* _Instruction_:
Return, unaltered, every line from the beginning of the material below up to and including the one with "BASE_DRAFT = 1.1".

* _Material_:
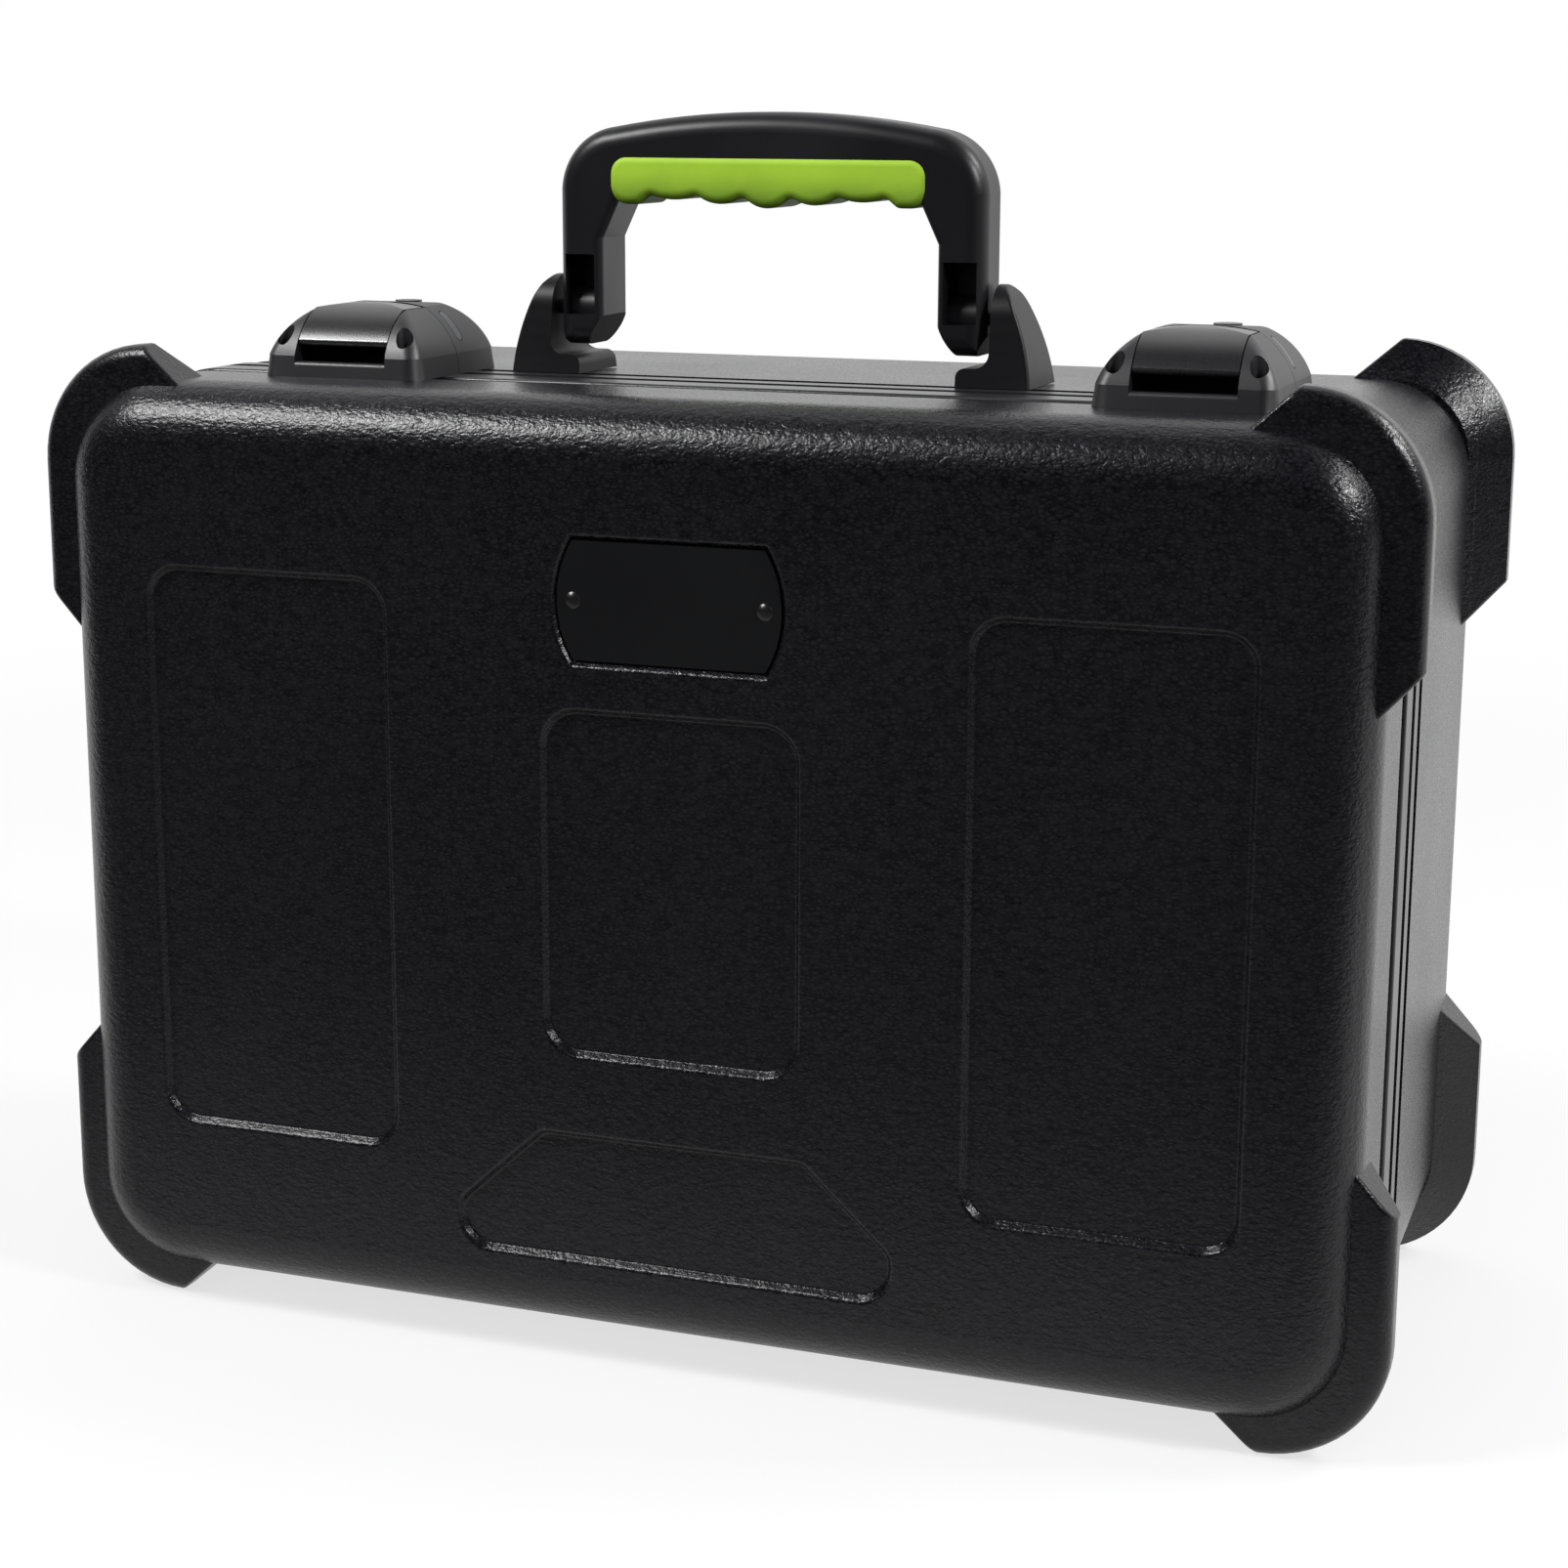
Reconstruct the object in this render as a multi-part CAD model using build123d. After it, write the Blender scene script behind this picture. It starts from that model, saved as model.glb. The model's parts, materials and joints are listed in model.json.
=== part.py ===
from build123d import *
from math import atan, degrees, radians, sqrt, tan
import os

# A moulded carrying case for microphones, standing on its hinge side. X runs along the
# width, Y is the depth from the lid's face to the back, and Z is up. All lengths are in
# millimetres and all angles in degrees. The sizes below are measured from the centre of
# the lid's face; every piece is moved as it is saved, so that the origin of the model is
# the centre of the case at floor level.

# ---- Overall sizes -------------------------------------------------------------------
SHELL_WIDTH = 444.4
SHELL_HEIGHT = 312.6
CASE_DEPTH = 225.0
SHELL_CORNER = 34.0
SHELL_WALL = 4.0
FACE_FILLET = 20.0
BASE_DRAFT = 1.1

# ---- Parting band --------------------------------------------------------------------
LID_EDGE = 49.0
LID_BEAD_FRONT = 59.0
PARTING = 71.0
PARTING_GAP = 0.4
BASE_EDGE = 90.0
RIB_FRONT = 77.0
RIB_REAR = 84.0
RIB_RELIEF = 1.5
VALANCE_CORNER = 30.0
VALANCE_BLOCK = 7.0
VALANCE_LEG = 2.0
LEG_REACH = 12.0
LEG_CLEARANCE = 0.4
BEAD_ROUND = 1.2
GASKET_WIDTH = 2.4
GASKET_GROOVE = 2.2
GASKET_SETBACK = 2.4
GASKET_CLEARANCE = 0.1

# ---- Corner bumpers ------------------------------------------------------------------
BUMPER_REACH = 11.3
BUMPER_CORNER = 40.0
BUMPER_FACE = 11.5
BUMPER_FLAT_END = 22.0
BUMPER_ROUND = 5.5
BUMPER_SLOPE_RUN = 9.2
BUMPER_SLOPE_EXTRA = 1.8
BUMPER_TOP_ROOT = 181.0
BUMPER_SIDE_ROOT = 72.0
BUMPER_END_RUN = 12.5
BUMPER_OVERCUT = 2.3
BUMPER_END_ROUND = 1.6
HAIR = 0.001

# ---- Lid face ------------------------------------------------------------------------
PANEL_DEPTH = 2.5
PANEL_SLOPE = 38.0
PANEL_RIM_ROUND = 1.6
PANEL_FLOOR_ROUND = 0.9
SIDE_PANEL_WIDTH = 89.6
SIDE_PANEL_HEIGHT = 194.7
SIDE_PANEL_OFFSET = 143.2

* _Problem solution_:
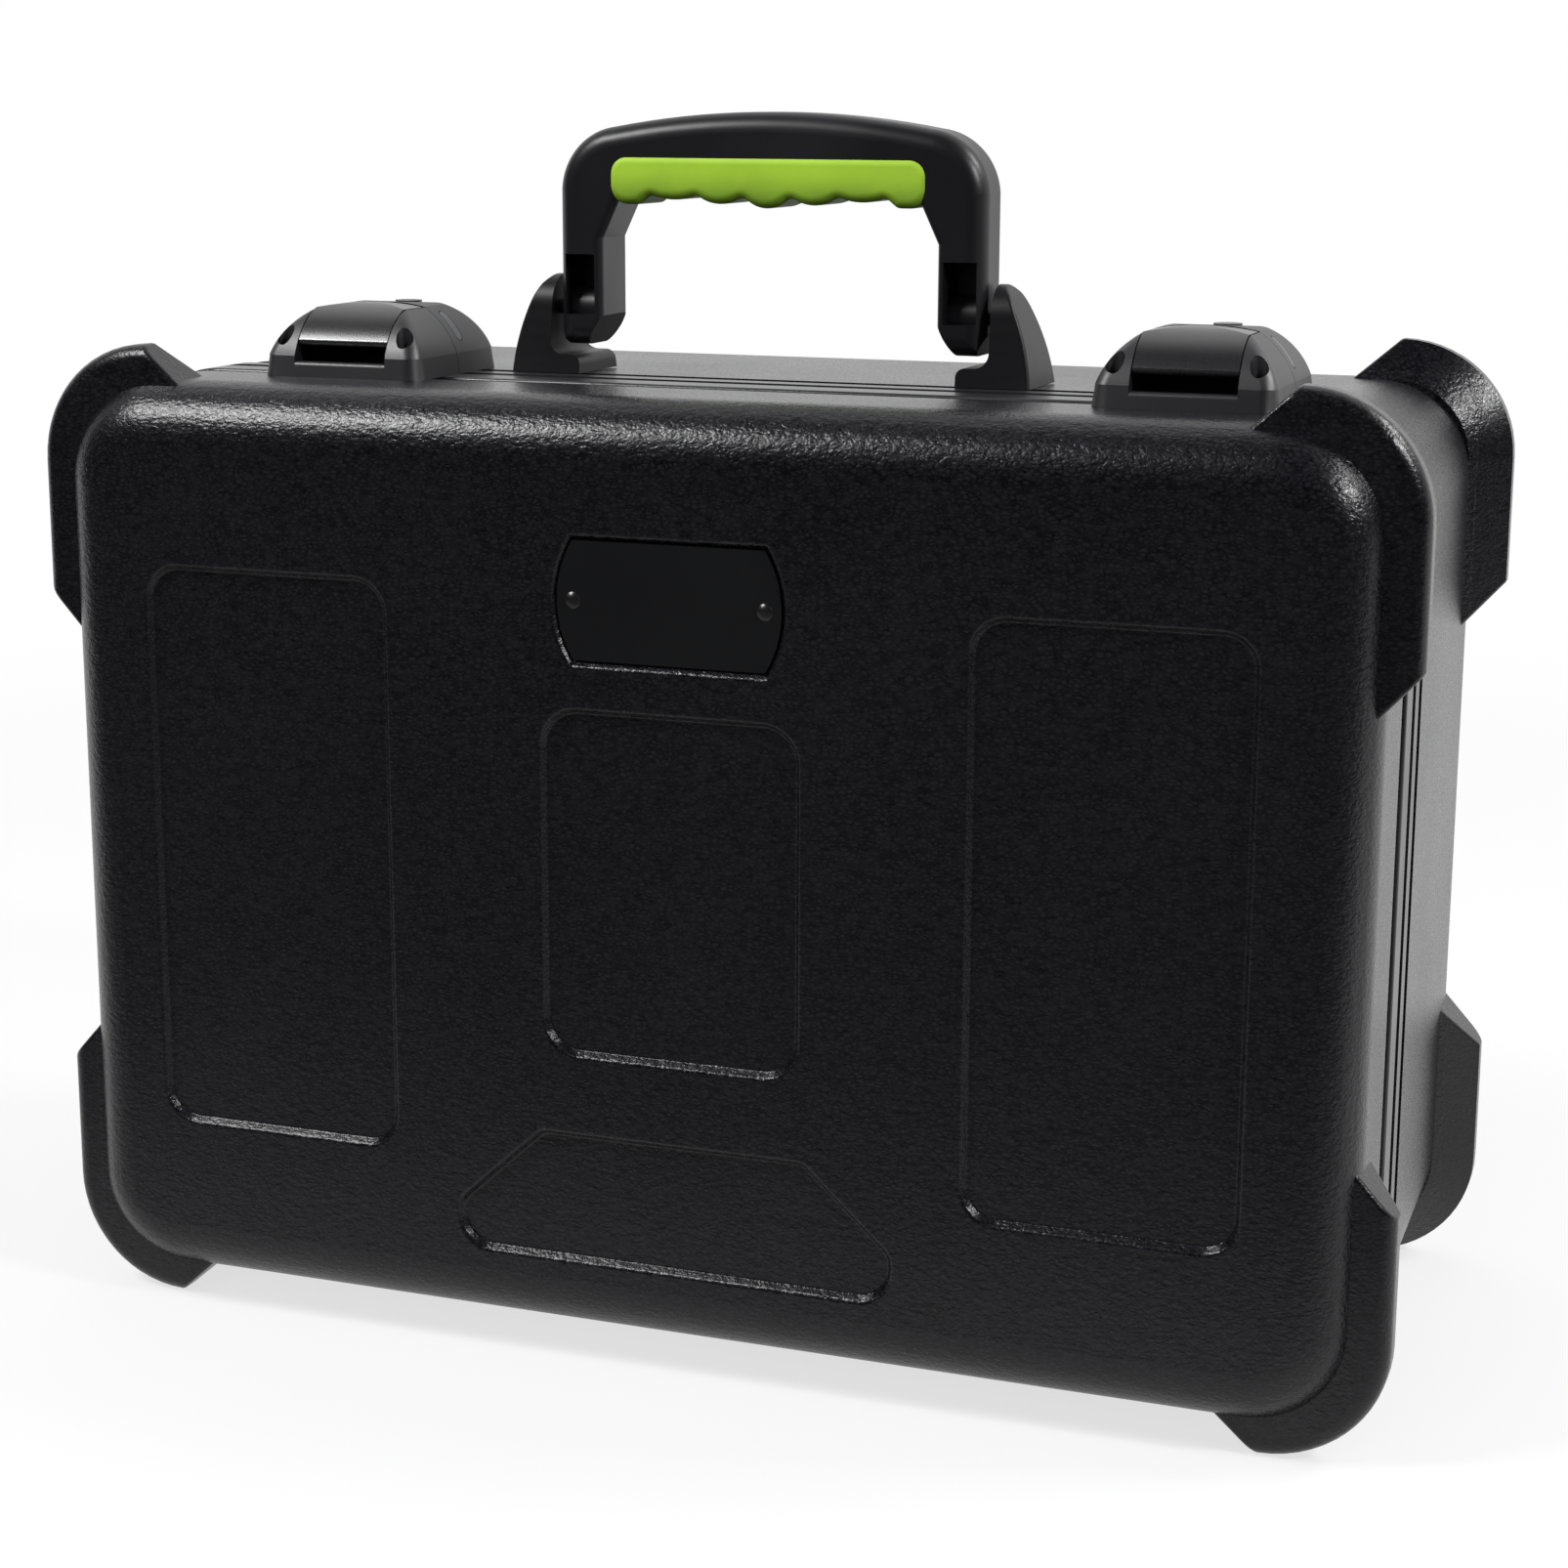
Reconstruct the object in this render as a multi-part CAD model using build123d. After it, write the Blender scene script behind this picture. It starts from that model, saved as model.glb. The model's parts, materials and joints are listed in model.json.
=== part.py ===
from build123d import *
from math import atan, degrees, radians, sqrt, tan
import os

# A moulded carrying case for microphones, standing on its hinge side. X runs along the
# width, Y is the depth from the lid's face to the back, and Z is up. All lengths are in
# millimetres and all angles in degrees. The sizes below are measured from the centre of
# the lid's face; every piece is moved as it is saved, so that the origin of the model is
# the centre of the case at floor level.

# ---- Overall sizes -------------------------------------------------------------------
SHELL_WIDTH = 444.4
SHELL_HEIGHT = 312.6
CASE_DEPTH = 225.0
SHELL_CORNER = 34.0
SHELL_WALL = 4.0
FACE_FILLET = 20.0
BASE_DRAFT = 1.1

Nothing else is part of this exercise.